Last week’s newsletter about the need for “DESIGN” generated lots of questions, most of them nicely phrased.

The big summary of the questions was simply this. “We are supposed to be doing Agile. Even if we agree with you, ‘design’ is not acceptable in the Agile world.”

I encourage everyone that has this question to read the original agile manifesto.

You will not see anywhere that it says don’t design. Or that design is not important. In the “principles behind the Agile Manifesto,” design is called out twice as a key principle.

Yet, many people think that design and Agile don’t mix well.

I also understand why some people have negative feelings about design. Too many organizations treat the design process as an opportunity to produce large, cumbersome, useless documents. They add no value and slow you down.

I have also seen the design phase result in “analysis paralysis.”

Neither of those is a problem with the design process.
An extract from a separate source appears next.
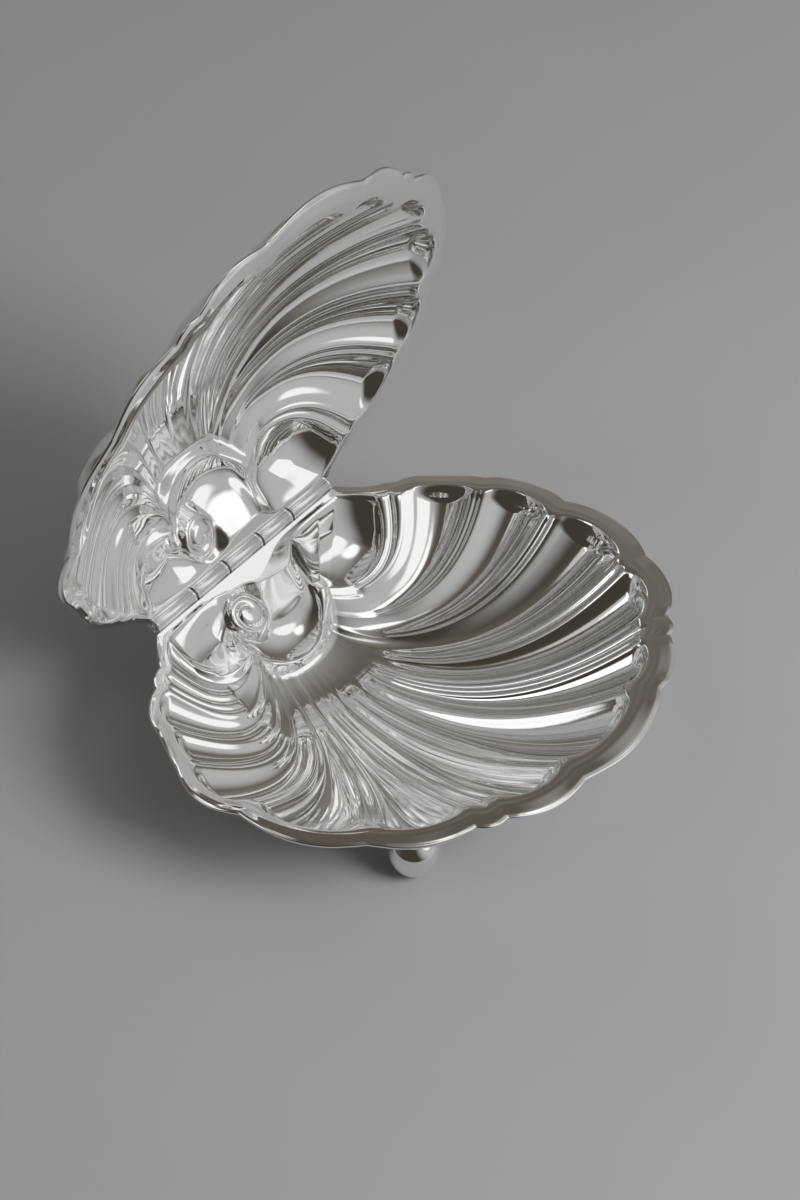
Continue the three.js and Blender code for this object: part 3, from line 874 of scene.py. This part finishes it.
for place_name in FOOT_PLACES:
    low, high = box_of("foot_ball_" + place_name)
    middle = (low + high) / 2
    stand = Matrix.Translation((middle.x, middle.y, low.z))
    ball = lathe("ball_" + place_name, ball_profile(), BALL_STEPS, stand)
    neck_low, neck_high = box_of("foot_neck_" + place_name)
    bottom, top = (neck_low.z - low.z) / MM, (neck_high.z - low.z) / MM + NECK_SINK
    neck = lathe("neck_" + place_name, neck_profile(bottom, top), NECK_STEPS, stand)
    for piece, node in ((ball, "foot_ball_"), (neck, "foot_neck_")):
        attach(piece, "base")
        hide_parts(node + place_name)
print("feet:", len(FOOT_PLACES))

# %% [markdown]
# The two bearer strips join the knuckles to the sheets. The CAD pieces have the right shape
# already, so they stay, and a small bevel softens their long edges.

# %% Bearer strips
STRIP_EDGE = 0.15
BEARERS = ("base_bearer", "lid_bearer")
for node in BEARERS:
    bevel = frame["nodes"][node].modifiers.new("soft edges", "BEVEL")
    bevel.width = STRIP_EDGE * MM
    bevel.segments = 2
    bevel.limit_method = "ANGLE"
print("bearer strips:", len(BEARERS))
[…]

The problem lies in some people’s understanding of a good design process.

When I talk about design, I am talking about ensuring that multiple ideas are debated to approach a problem. When I talk about design thinking, I am talking about the urgency to make sure our solutions are created on a solid foundation. When I am talking about design, I am talking about prototypes’ need to explore alternative approaches to the problem both from a technical perspective and from a user’s workflow perspective.

When I talk about design, I am talking about resilient eloquent solutions that enable new features to be easily added.

I have worked with multiple clients who have adopted various Agile methodologies, including Scrum, XP, and Rapid Prototyping. They stopped doing significant design work. In many cases, they had accumulated a significant amount of technical debt, making them slower and slower. Initially, doing “2-week sprints” (a core of Scrum) made them feel faster. Now many of the teams were spending their sprint times doing rework. Rework is not faster. It makes the whole organization slower in achieving speed to value.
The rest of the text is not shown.